VII – 4. Export regulations
The products may contain technologies and software subject to laws on export regulations in the USA and the European Union as well as the laws of the country to which they are delivered or where they are used. The products cannot be sold, leased or transferred to users or countries subject to restrictions, or that would use them for the purposes of mass destruction or genocide.
VII - ACCEPTANCE
The Client must legally accept the products, acknowledging their compliance with the contract. Acceptance constitutes acknowledgement of the absence of apparent defects. This acceptance must be formally made in writing.
In any case, the nature and extent of the acceptance checks, tests and procedures must be specified in the contract.
Failing acceptance in the presence of both parties, the products shall be deemed to have been accepted in the event that:
- the Supplier has fulfilled its principal contractual duties, even in the event of minor reservations
- the Client has used the products specified in the contract
IX – FORCE MAJEURE
Neither of the parties may be held liable for its lateness or failure to fulfil one of the obligations incumbent upon it under the terms of the contract if this lateness or failure is the direct or indirect result of a case of force majeure, applicable in a broader sense than in French case law and including:
- occurrence of a natural disaster
- earthquakes, storms, fires, floods, etc.
- armed conflicts, wars, attacks
- labour disputes, total or partial strikes on the Supplier’s or Client’s premises
- labour disputes, total or partial strikes on the premises of suppliers, service providers, carriers, post office, public services, etc.
- mandatory injunctions by the public authorities (import bans, embargoes)
- occupational accidents, machine breakdown, explosions
- supplier shortages.
Each party shall inform the other party, as quickly as possible and by registered letter with acknowledgement of receipt, of the occurrence of a case of force majeure of which it becomes aware and which, in its opinion, is liable to affect the fulfilment of the contract.
X – CONTRACTUAL WARRANTY
The warranty exclusively consists of the repairing in our workshops or the replacement of defective parts as a result of a design defect or defect in materials, once this defect has been observed or accepted by the Supplier.
The contractual warranty is only valid for a delivery to Metropolitan France.
No compensation may be claimed on any grounds whatsoever, such as any labour required for disassembly or reassembly, capital or operating costs, transport costs, accommodation and travel, personal accidents or incidents that may occur.
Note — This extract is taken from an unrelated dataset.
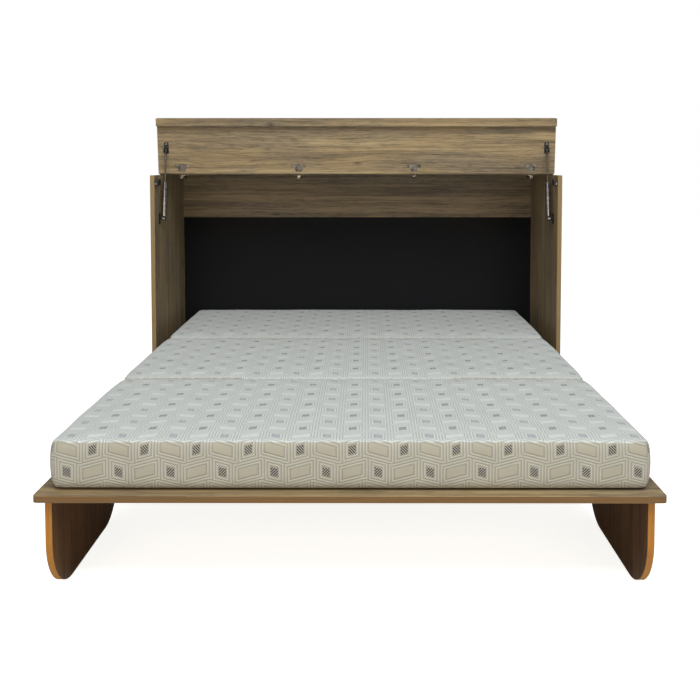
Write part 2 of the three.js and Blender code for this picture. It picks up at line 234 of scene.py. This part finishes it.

The Supplier agrees to warrant its products for a maximum of 12 months as of the date of delivery.
The warranty exclusively covers the original branded products or products marketed by the Supplier.
The warranty does not apply:
- to wearing parts
- in case of use of products other than the original products, or materials from another supplier
- in case of work, reconditioning or alterations by the Client or a third party without prior permission from the Supplier
- in case of negligence, lack of surveillance, incorrect assembly, use not complying with the technical characteristics given by the Supplier or a storage defect as a result of the Client.
Any warranty is also inapplicable in case of non-payment by the Client, and it cannot invoke it in order to suspend or defer its payments.
Under no circumstances may the fact that a part is changed on a whole extend the warranty period of this whole.
To be able to invoke the warranty, the Client must inform the Supplier in writing and within 48 hours of their occurrence of the defects that it attributes to the equipment and provide any evidence of their genuine existence.
Outside the warranty period, the supply of spare parts is not compulsory. If the client wants spare parts to be made available during a set period after the warranty period, the parties must specifically determine the relevant terms and conditions in the contract.
XI - LIABILITY
Definition of the supplier’s liability:
The Supplier’s liability is strictly limited, firstly, to compliance with the Client’s requirements given in the specifications or the order accepted by the Supplier and, secondly, accepted practice.
Limitation of the supplier’s liability:
The Supplier’s liability is limited to direct material damage caused to the Client as a result of faults exclusively attributable to the Supplier in the fulfilment of the contract. The Supplier is not liable to repair either the damages resulting from the faults of the client or third parties relating to the fulfilment of the contract, nor damage resulting from use by the client of technical documents, information or data issued by the Client or imposed by the latter. Under no circumstances may the Supplier be required to compensate for direct and/or indirect immaterial damage such as operating losses, loss of profits, loss of business, etc…
In any case, the Supplier’s legal liability, except for bodily injury, fraud and gross negligence, cannot exceed the amount, excluding tax, of the sums received under the terms of the contract.
Waiver of liability
The Supplier’s liability is waived:
- for defects resulting from the design produced by the Client
- for defects resulting from materials supplied by the Client
- for damage resulting from use of products other than the original products, or materials from another supplier
- in case of work, reconditioning or alterations by the Client or a third party without prior permission from the Supplier
- in case of negligence, lack of surveillance, incorrect assembly, use not complying with the technical characteristics given by the Supplier or a storage defect as a result of the Client.
The Client must periodically ensure, using appropriate comparative methods, the compliance of its measurement systems. Failing this, the Supplier cannot be held liable.
XII – COMPETENT JURISDICTION
Failing mutual agreement, the Courts with jurisdiction over the Supplier’s Registered Head-Office shall, by specific agreement, be solely competent to rule on any litigation relating to the interpretation or fulfilment of the contract, even in case of the introduction of third parties or multiple defendants or provisions regarding the place of payment or delivery.
The contract is exclusively governed by French law.
Any and all documents must be written in French. In case of differences in interpretation between a French text and a text in a foreign language, the French text shall prevail.